Gooner go to Stuff and have a look at the selections of 4 expers on the NZ Share market. Each have picked 5 companies and as far as I can see that gives 20 different companies as their best picks for 2010.

Pumpkin Patch is not mentioned anywhere.

The value share investments are in the international markets and that is where I would go - where there are hundreds of companies bigger than the NZ economy.

mattyroo said...

Have a look at Strike Energy (STX) on the ASX - huge growth opportunities for this year. Another excellent one, but a little riskier, is Blue Energy (BUL).

If you're investing on the ASX, stick with energy companies.

Forget Pumpkin Patch on the NZX. Try Pan Pacific Petroleum (PPP), NZ Oil + Gas (NZO) or for a very safe bet Fletcher Building (FBU). I also expect Fisher and Paykel Healthcare (FPH) to do very well over the next 5 years and grow consistently thereafter.

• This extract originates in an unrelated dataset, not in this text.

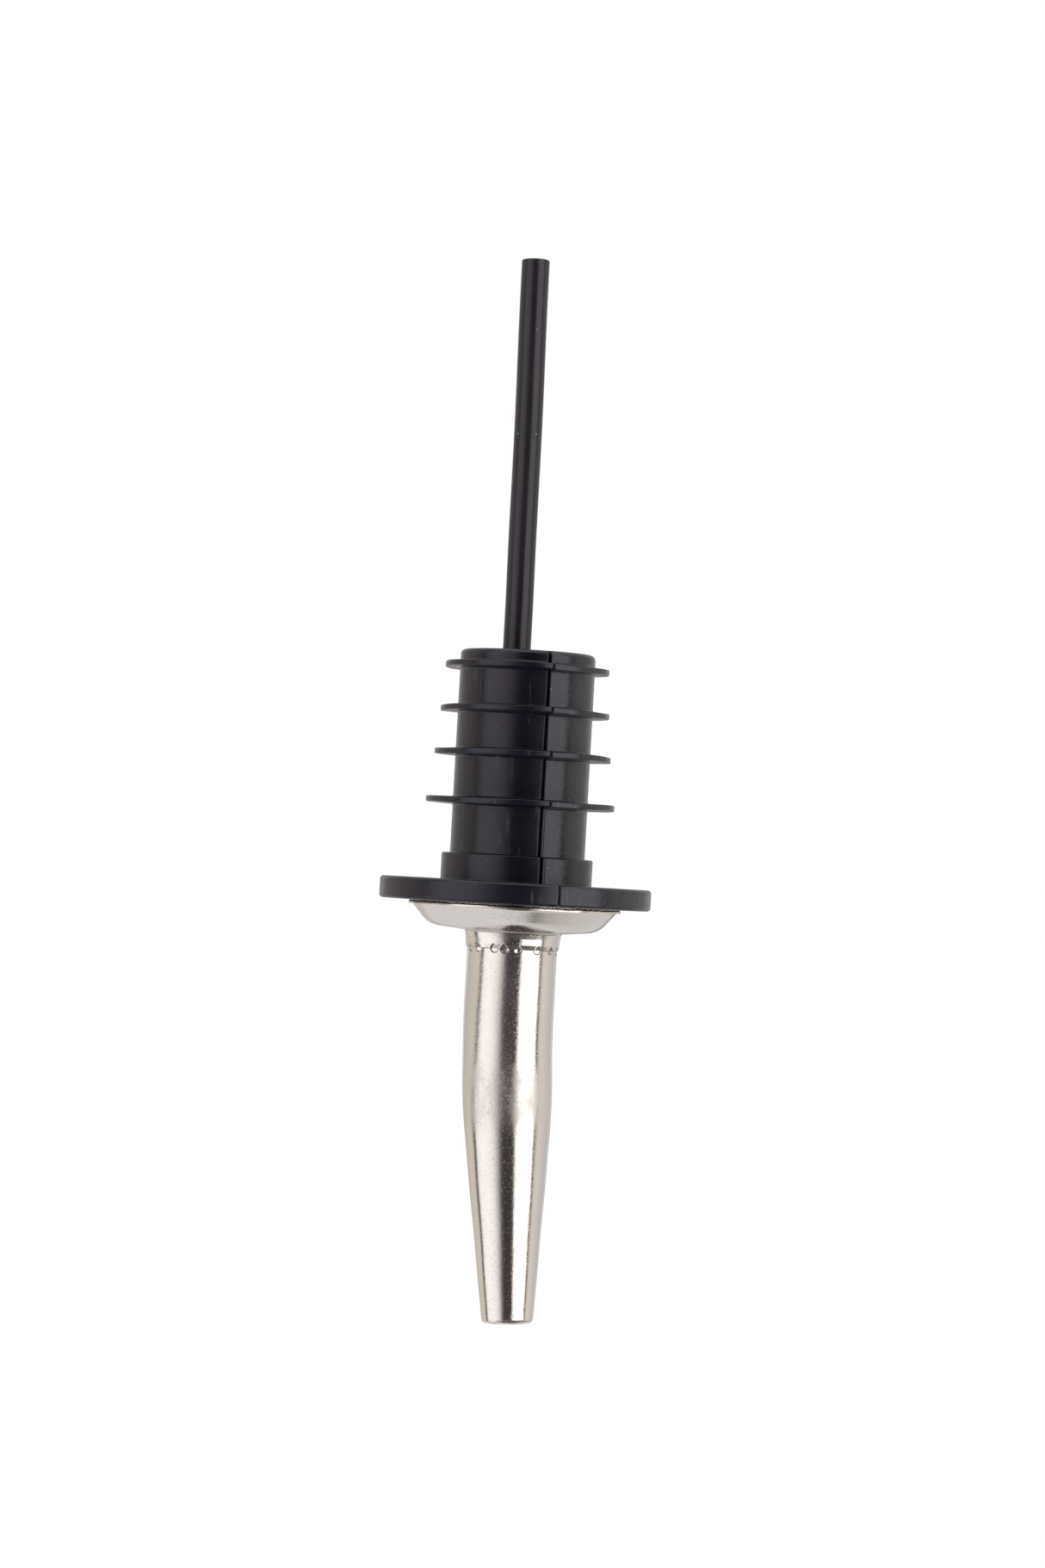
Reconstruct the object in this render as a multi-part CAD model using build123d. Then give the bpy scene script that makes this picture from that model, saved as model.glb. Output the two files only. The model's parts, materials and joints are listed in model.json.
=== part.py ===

Greedy Boomer Hater said...

Hmmm, $5Bn in business servicing from a total debt load of over $150Bn. That's great ROI and efficient use of capital........

Anonymous said...

GBH, would you rather we lived in caves?

Anonymous said...

Good luck to you GBH, I hope your share investments are lucrative and that they create many new jobs, Weldon makes his targets to get his bonuses and eveyone lives happily ever after.
As for me, i'll continue to invest in myself and my own businesses, and use the residual cash they generate to invest in what I perceive value assets. No doubt they will include some more property, but they will probably also include other businesses and perhaps even some shares. Some of the ideas given above have given me food for thought and I may even take a punt on some of them after a little research.